Best answer: Have you seen Felicity Cloake's How to bake the perfect stollen at the Guardian? Do read the comments, there are several alternative and very authentic recipes there. It seems your recipe is on the lighter side, and she advises to just make thinner slices if you are unhappy with the fat content.

That said, I have successfully substituted cream for butter in brioche-type breads and rolls, and I think you might be able to use sour cream for a Stollen. You need the slight acidity that is in the butter, I think. On the other hand, a Stollen is a lot of effort and it would be heart-breaking if it failed. Maybe just go with the thin slices…
posted by mumimor at 12:36 PM on November 10, 2017


Use all of the butter, eat less of the bread.
posted by so fucking future at 3:18 PM on November 10, 2017 [1 favorite]

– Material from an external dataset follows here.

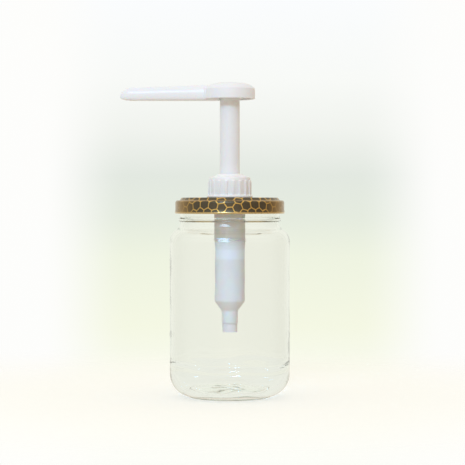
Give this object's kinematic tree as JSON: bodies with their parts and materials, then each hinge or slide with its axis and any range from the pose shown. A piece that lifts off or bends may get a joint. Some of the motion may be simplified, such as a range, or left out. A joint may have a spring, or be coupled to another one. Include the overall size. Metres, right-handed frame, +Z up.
{
  "type": "condiment pump dispenser",
  "caption": "Glass jar with a twist-off metal lid and a hand pump through it: ribbed collar, white stem, domed push head with a long straight spout, and a barrel inside the jar.",
  "frame": {"origin": "centre of the footprint of the whole dispenser, on the surface that the jar stands on; the common axis of jar and pump is the vertical line at x = 18.2 mm", "axes": "+Z up along the pump; the spout points along -X; +Y completes the frame, and the object is symmetric about the XZ plane apart from its screw threads and closure ramps"},
  "size_m": [0.1242, 0.0878, 0.2302],
  "materials": {
    "jar_glass": "clear, faintly green, polished",
    "printed_tinplate": "gold lacquer with charcoal hexagons, glossy",
    "liner_compound": "matt",
    "white_plastic": "satin gloss",
    "milky_plastic": "translucent, moulded",
    "seal_rubber": "soft, matt",
    "steel": "bright stainless"
  },
  "bodies": {
    "jar": {"glass_jar": "jar_glass"},
    "pump": {"pump_housing": "milky_plastic", "neck_bushing": "white_plastic", "bushing_gasket": "seal_rubber", "closure_collar": "white_plastic", "housing_gasket": "seal_rubber", "stem_guide": "white_plastic", "stem_wiper": "seal_rubber", "ball_cage": "milky_plastic", "inlet_tube": "milky_plastic", "return_spring": "steel"},
    "lid": {"twist_off_lid": "printed_tinplate", "lid_liner": "liner_compound"},
    "piston": {"piston_seal": "seal_rubber"},
    "head": {"actuator_head": "white_plastic", "pump_stem": "white_plastic", "outlet_valve_body": "milky_plastic", "seal_retainer": "milky_plastic"},
    "inlet_ball": {"inlet_ball": "steel"},
    "outlet_ball": {"outlet_ball": "steel"}
  },
  "joints": [
    {"name": "lid_lift", "type": "slide", "parent": "jar", "child": "pump", "axis": [0, 0, 1], "range_m": [0, 0.1125]},
    {"name": "lid_twist", "type": "hinge", "parent": "pump", "child": "lid", "pos_m": [0.0182, 0, 0.14], "axis": [0, 0, 1], "range_deg": [0, 2520]},
    {"name": "pump_stroke", "type": "slide", "parent": "pump", "child": "piston", "axis": [0, 0, -1], "range_m": [0, 0.048], "stiffness_N_per_m": 150, "springref_m": -0.02, "deforming": ["return_spring"]},
    {"name": "spout_swivel", "type": "hinge", "parent": "piston", "child": "head", "pos_m": [0.0182, 0, 0.16], "axis": [0, 0, 1], "continuous": true},
    {"name": "inlet_ball_lift", "type": "slide", "parent": "pump", "child": "inlet_ball", "axis": [0, 0, 1], "range_m": [0, 0.002]},
    {"name": "outlet_ball_lift", "type": "slide", "parent": "head", "child": "outlet_ball", "axis": [0, 0, 1], "range_m": [0, 0.002]}
  ],
  "couplings": [
    {"joint": "lid_lift", "follows": "lid_twist", "m_per_rad": 0.0025465}
  ]
}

Apologies if this is obvious, but have you divided 1/2 cup by the number of slices you can cut from a loaf? With 16 slices, for example, you'd only have 1/2 tablespoon of butter (6 grams of fat) per slice, which might not seem so daunting. (YMMV; I regularly use most of a stick of butter to cook dinner for two, so we're obviously starting from different assumptions...)
posted by aws17576 at 7:08 PM on November 10, 2017 [1 favorite]


Now that I have my bread baking book to hand, the three brioche recipes have between 4-5 eggs and 0.5 to 2 cups of butter for about 3.75 cups of flour, with all the other ingredients being pretty similar. Its stollen recipe has about half a cup of butter for that amount of flour.